The State argued that trial counsel did not perform deficiently, and Smith didn’t deserve a hearing because the SANE examination report was not testimonial. Not so, said the court of appeals. Opinion, ¶19 (citing State v. Nelson, 2021 WI App 2, ¶¶63-64, 395 Wis. 2d 585, 954 N.W.2d 11 (Davis, J., concurring) (emphasizing that “a SANE or similar exam may give rise to testimonial evidence in one situation and not another”).

The State also argued that trial counsel didn’t perform deficiently for another reason that defense lawyers often encounter–allegedly the law on this issue is unsettled. The court of appeals didn’t buy that either:

¶26 . . . While it is true that there may not have been binding Wisconsin law addressing this specific factual scenario in 2018 at the time of the trial in this case, the legal principles regarding a defendant’s right to confrontation were well-established.

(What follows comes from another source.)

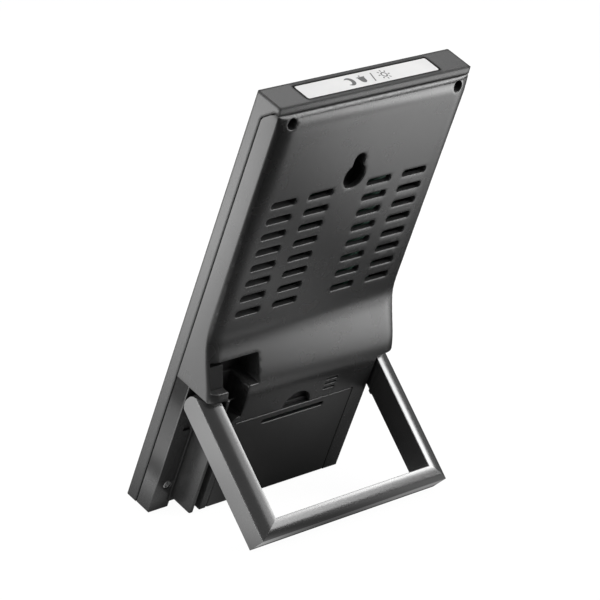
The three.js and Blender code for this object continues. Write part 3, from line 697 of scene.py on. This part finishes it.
def front_frame():
    plan = rounded([(-HALF_W, 0, 0.7), (HALF_W, 0, 0.7), (HALF_W, FRAME_DEPTH, 0),
                    (-HALF_W, FRAME_DEPTH, 0)], 4)
    gusset = [(FRAME_DEPTH - 0.5, 190.5), (FRAME_DEPTH, 191), (11.9, 197), (5.4, 197)]
    lip = [(3, LIP_BOTTOM), (LIP_DEPTH, LIP_BOTTOM), (LIP_DEPTH - 0.2, HEIGHT), (3, HEIGHT)]
    parts = [prism(lip, "x", -HALF_W, HALF_W)]
    for low, high in ((-HALF_W, -HALF_W + 1.8), (HALF_W - 1.8, HALF_W)):
        parts.append(prism(gusset, "x", low, high))
    tools = [
        block(-50, 50, -1, 1.3, 30, 196),
        block(-45, 45, -1, 3, 40.5, 186.5),
        prism(rounded_rect(-38.65, 37.45, 1.85, 11.85, 0.9), "z", 195, 201),
    ]
    for i in range(-2, 3):
        x = i * KEY_SPACING
        hole = rounded_rect(x - 5.8, x + 5.8, KEY_ROW - 2.8, KEY_ROW + 2.8, 2.4)
        tools.append(prism(hole, "y", -1, 3))
    ring = combine(prism(plan, "z", 0, HEIGHT),
                   cut=[block(-HALF_W + 1.8, HALF_W - 1.8, 2.2, 7, 1.8, LIP_BOTTOM)])
    mesh = combine(ring, add=parts, cut=tools)

    def radius(middle):
        edge = middle.z > 199 or middle.z < 0.5
        outer = abs(middle.x) > 53.9 or middle.y < 0.1 or middle.y > LIP_DEPTH - 0.3
        if edge and outer:
            return 0.45
        if middle.z > LIP_BOTTOM - 0.1 and middle.z < HEIGHT - 0.5:
            return 0.35
        return 0.22

    return solid("front_frame_shell", mesh, BLACK_FRAME, "case", bevel=radius,
                 replaces=["front_frame"])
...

See Melendez-Diaz v. Massachusetts, 557 U.S. 305 (2009); Bullcoming v. New Mexico, 564 U.S. 647 (2011); State v. Mattox, 2017 WI 9, 373 Wis. 2d 122, 890 N.W.2d 256.

Because the State failed to respond to Smith’s prejudice argument, the court of appeals deemed it conceded under Charolais Breeding Ranches, Ltd. v. FPC Secs. Corp., 90 Wis. 2d 97, 109, 279 N.W.2d 493 (Ct. App. 1979). It, therefore, ordered a Machner hearing on Smith’s first claim.

When is the last time the court of appeals used Charolais Breeding against the government?

But it did not stop there.  Smith also won a Machner hearing on his claim that trial counsel should have objected to the DOC photo and testimony because it amounted to improper other-acts evidence and that it was irrelevant to whether Smith assaulted A.B. See WIS. STAT. § 904.04(2)(a) (stating that “evidence of other crimes, wrongs, or acts is not admissible to prove the character of a person in order to show that the person acted in conformity therewith”); WIS. STAT. § 904.01 (stating that “‘[r]elevant evidence’ means evidence having any tendency to make the existence of any fact that is of consequence to the determination of theaction more probable or less probable than it would be without the evidence.”)

On this issue, the State claimed that there was no prejudice to Smith because his semen was found on A.B.’s vaginal and cervical swabs.  But the court of appeals pointed out that the State had to prove more than that sex occurred.  In this case, its sexual assault claim required proof that A.B. was so intoxicated that she lacked the capacity to consent to sex. But there was no conclusive evidence of her intoxication level.